What it shows is a scatterplot for each car showing the time on the current leader lap that the leader is ahead. When the plotted points drop from 100 or so seconds behind to just a few seconds behind, that car has been lapped.

What this chart shows (which I stumbled across just by playing with the environment) is a birds-eye view over the whole of the race, from each driver’s point of view. One thing I don’t make much use of is the colour dimension – or the size of each plotted point – but if tweak the input file to include the number of laps a car is behind the leader, their race position, the number of pitstops they’ve had, or their current tyre selection, I could easily view a couple more of these dimensions.

Where there’s a jump in the plotted points for a lap or two, if the step/break goes above the trend line (the gap to leader increases by 20s or so), the leader has lapped before the car. If the jump goes below the trend line (the gap to the leader has decreased), the leader has pitted before the car in question.
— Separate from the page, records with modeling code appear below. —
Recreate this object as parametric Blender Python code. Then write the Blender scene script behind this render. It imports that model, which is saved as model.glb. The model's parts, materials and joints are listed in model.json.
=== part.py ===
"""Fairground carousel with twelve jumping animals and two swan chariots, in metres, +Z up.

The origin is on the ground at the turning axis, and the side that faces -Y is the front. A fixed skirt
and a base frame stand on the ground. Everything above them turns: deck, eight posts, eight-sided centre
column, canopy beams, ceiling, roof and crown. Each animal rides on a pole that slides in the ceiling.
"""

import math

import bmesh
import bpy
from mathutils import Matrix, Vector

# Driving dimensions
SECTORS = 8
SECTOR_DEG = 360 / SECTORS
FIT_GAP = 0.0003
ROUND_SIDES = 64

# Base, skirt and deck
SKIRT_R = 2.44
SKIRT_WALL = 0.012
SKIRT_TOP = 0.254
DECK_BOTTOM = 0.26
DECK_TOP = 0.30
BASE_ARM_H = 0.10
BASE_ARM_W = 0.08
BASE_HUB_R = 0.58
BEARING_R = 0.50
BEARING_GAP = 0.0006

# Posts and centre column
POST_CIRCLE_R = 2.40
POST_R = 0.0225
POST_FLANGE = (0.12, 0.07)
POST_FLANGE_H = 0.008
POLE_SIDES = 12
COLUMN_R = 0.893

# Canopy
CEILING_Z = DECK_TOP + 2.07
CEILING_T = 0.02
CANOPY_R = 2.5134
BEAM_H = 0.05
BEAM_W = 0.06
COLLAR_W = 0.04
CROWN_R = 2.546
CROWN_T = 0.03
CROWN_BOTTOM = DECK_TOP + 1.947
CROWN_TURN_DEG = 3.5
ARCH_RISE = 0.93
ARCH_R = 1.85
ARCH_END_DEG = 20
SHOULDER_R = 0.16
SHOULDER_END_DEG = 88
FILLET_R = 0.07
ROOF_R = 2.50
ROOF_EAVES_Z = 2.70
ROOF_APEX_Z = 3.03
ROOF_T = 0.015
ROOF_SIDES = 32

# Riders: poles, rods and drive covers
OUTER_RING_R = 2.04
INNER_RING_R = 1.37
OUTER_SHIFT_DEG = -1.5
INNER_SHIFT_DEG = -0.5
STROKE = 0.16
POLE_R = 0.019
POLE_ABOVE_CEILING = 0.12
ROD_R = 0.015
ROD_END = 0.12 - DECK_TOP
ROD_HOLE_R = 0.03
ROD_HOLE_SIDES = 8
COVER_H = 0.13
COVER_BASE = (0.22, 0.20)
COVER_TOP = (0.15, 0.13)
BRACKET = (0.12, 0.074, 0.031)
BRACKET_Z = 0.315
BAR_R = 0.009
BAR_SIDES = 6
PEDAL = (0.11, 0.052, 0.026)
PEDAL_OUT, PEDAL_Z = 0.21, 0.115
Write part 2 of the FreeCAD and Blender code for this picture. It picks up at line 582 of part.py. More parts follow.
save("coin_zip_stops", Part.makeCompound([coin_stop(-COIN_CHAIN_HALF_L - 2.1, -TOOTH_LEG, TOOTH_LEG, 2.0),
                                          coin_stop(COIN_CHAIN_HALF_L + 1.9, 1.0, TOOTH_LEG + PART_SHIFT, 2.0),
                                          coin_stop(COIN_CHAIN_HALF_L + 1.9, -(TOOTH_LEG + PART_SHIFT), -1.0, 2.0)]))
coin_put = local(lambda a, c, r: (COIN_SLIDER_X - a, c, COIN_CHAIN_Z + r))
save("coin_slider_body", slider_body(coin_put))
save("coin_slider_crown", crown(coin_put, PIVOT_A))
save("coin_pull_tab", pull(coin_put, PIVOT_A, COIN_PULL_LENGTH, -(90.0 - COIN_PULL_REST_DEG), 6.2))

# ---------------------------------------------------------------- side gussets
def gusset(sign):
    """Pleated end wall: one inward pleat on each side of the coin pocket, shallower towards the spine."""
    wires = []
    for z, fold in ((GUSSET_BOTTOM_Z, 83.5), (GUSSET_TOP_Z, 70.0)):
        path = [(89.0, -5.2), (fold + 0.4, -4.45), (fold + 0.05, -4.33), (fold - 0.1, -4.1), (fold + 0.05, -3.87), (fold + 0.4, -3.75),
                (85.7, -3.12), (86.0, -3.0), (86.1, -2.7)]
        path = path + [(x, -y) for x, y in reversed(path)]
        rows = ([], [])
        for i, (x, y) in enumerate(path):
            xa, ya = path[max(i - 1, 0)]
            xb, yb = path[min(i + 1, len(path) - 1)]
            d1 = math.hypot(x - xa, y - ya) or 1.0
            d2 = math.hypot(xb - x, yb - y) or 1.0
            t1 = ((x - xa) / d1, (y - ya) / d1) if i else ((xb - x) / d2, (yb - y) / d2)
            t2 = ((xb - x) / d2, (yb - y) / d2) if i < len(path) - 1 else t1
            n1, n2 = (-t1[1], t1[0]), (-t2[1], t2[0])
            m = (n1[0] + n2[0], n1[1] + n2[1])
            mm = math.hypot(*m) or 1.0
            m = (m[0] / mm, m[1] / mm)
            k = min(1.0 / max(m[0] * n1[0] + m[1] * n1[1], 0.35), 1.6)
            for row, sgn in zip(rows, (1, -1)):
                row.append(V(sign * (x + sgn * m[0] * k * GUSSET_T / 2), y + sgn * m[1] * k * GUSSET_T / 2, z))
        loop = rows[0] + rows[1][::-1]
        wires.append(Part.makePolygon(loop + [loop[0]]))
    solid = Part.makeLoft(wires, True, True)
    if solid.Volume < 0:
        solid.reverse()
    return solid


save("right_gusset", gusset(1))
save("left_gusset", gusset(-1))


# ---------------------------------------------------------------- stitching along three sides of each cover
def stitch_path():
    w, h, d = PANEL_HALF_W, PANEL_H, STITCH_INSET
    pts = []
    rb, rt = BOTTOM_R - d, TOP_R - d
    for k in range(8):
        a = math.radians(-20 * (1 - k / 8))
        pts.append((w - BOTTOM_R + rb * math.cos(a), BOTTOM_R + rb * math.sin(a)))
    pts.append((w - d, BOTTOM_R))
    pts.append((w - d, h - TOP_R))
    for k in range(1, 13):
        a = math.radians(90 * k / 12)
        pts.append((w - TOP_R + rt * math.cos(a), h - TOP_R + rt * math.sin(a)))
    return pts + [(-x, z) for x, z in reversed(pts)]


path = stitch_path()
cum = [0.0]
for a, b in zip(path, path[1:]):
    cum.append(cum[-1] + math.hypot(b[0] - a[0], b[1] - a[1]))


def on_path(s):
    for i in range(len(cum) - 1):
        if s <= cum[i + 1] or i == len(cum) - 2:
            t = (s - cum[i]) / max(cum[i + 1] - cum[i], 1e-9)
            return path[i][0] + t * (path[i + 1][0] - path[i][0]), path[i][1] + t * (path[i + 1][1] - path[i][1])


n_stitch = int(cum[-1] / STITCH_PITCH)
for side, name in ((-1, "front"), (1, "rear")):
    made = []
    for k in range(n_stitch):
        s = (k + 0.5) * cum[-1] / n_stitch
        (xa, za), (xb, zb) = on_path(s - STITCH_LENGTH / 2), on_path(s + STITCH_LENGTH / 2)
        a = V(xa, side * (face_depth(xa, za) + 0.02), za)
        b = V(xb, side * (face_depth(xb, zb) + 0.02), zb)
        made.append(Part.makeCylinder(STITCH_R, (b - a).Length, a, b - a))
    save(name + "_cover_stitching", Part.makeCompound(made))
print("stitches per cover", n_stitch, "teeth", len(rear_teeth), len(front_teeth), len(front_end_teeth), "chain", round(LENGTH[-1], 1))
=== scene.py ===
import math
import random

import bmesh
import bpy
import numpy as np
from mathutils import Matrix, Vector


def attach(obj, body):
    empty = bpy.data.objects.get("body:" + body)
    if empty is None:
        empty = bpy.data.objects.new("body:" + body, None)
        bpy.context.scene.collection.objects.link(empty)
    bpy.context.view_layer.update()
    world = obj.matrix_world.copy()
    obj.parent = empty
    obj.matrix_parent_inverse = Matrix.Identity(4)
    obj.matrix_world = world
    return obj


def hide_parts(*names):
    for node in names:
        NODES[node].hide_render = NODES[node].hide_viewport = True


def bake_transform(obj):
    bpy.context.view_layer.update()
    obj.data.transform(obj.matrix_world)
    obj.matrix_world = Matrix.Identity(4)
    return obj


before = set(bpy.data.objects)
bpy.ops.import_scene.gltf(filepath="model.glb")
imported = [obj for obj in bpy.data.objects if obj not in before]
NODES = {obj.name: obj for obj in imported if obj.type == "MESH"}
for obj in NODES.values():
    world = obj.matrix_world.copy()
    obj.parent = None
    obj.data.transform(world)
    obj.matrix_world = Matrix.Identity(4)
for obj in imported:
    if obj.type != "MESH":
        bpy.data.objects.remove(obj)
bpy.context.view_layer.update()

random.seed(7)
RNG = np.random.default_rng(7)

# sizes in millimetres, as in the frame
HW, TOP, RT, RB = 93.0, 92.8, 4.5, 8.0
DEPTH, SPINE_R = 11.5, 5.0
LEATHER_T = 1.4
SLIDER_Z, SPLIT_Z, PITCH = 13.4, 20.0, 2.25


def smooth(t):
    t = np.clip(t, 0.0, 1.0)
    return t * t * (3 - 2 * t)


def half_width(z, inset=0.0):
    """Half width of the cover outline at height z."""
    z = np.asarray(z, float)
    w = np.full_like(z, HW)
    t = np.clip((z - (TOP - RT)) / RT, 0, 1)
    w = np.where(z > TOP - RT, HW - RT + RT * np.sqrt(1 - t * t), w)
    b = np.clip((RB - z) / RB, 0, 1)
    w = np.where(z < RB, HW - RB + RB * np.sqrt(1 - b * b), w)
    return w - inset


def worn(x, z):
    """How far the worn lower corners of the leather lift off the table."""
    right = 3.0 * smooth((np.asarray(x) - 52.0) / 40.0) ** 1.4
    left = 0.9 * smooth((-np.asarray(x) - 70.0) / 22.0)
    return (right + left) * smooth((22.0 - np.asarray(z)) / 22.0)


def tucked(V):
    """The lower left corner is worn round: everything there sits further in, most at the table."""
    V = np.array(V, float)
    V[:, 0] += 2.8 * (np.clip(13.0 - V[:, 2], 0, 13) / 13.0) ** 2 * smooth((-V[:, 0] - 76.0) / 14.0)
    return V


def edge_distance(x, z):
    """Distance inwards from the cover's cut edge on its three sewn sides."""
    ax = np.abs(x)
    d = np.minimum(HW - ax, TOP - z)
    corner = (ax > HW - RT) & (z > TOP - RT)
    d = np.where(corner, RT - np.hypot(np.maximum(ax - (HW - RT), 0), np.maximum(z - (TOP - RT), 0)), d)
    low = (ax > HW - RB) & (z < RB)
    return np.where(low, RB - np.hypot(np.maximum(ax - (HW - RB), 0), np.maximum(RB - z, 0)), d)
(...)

But that’s not really the point; what is the point is that here is a solution (and I think mirroring options are a possibility) for hosting within an institution an interactive chart generator. I also wonder to what extent it would be possible to extend the environment to detect single sign on credentials and allow a student to access a set of files related to a particular course, for example? Alternatively, it looks as if there is support for loading files in from Google Docs, so would it be possible to use this environment as a way of providing a graphing environment for data files stored (and maybe shared via a course) within a student’s Google Apps account?